Before the trial, Leggett offered him no punishment if he would “stop the bad publicity.” Schneirov was the founder of the underground newspaper, The Pterodactyl, founding member of the Grinnell Student Movement and the Grinnell chapter of the Students for a Democratic Society. Beyond Grinnell, reporters from the Chicago Tribune covered Schneirov’s story. Upon refusal, Schneirov’s punishment was living off campus.

Schneirov cited a 1968 S&B poll, which revealed that 75 percent of respondents reported they had engaged in illegal visitations. These visitations fell under the time of the sexual revolution, which he said was not about sex, but rather discussing sexuality openly and accepting practices around it. He wrote that he took part in a “panty raid” during his first year, where men in his dorm arranged a visit to a women’s dorm to wait for women to throw their underwear down into their “waiting arms.”

In an editorial column, “A Good Change” in the Sept. 20, 1968 edition of The S&B, editors mockingly wrote, “The nature of things dictate that women will have a taming influence upon men.

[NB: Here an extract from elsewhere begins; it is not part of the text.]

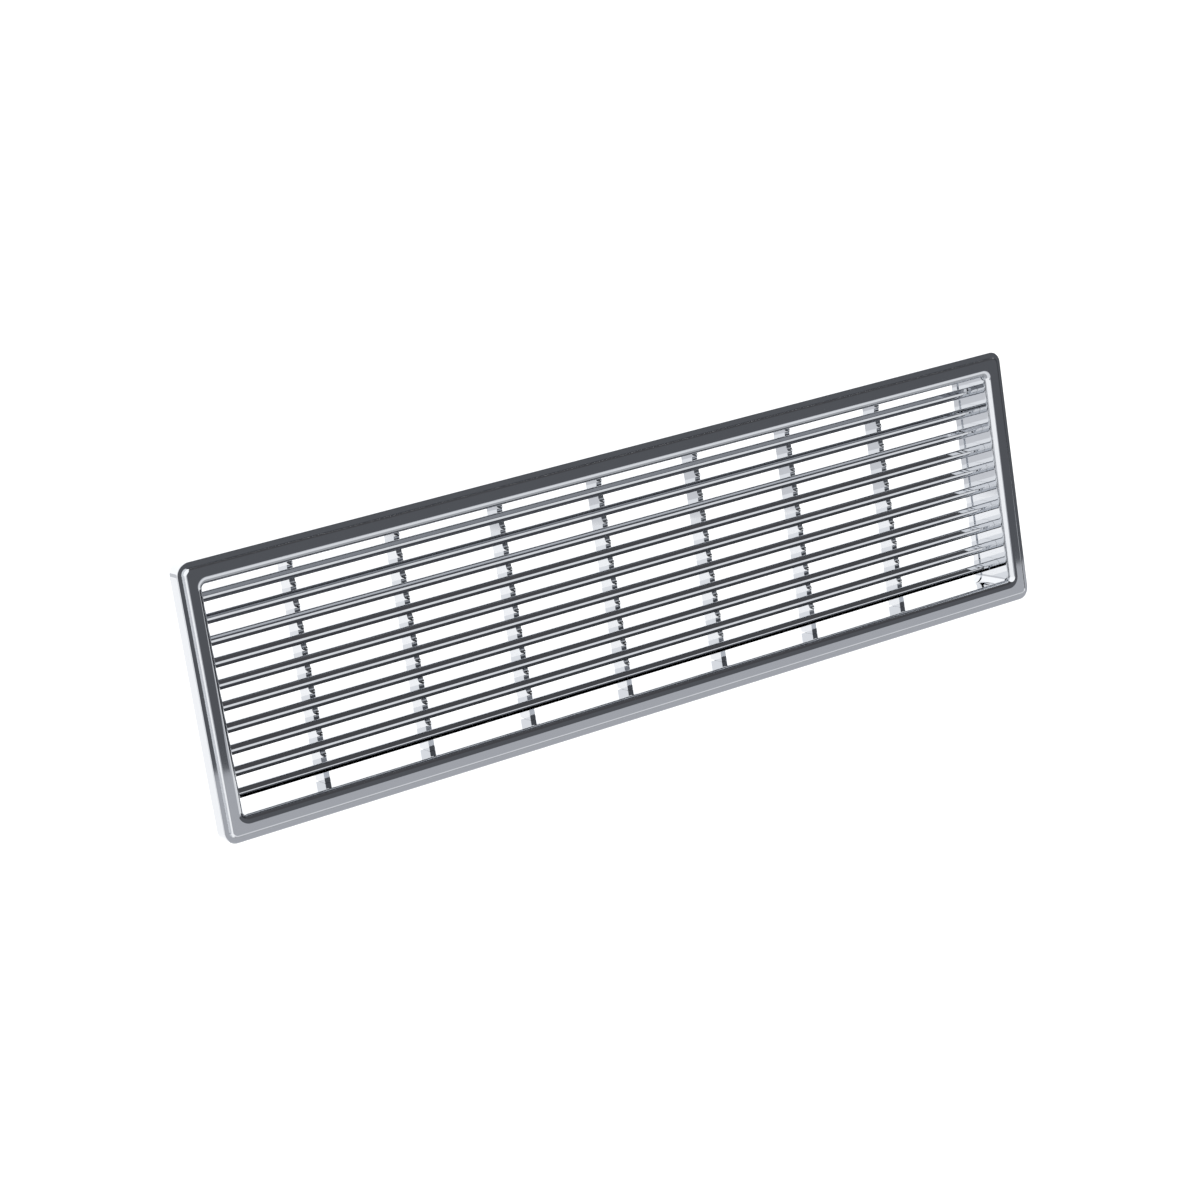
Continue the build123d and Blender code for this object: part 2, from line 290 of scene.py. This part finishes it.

The proximity of women surely will help to remove some of the jungle conditions that used to exist in the boys’ dormitories and Cowles Dining Room.”

By 1974, only two single-sex dorms remained, reflecting a shift towards coeducational living arrangements. Current flagging remains on campus in the spirit of autonomy — self-gov is not dead.

To those interested in this intricate history, investigate Hoffmann’s Spring 2009 Mentored Advanced Project (MAP), “Establishing Home Rule: The Use of Self-Governance in 1960s Grinnell.” I consulted this project during my research, as well as some of her available notes on file.

Hoffmann provides an in-depth analysis of how the sixties concocted a desirable era for Grinnellians to use the self-governance structures available to them to advocate for home rule and diversity in a difficult decade of mass social change.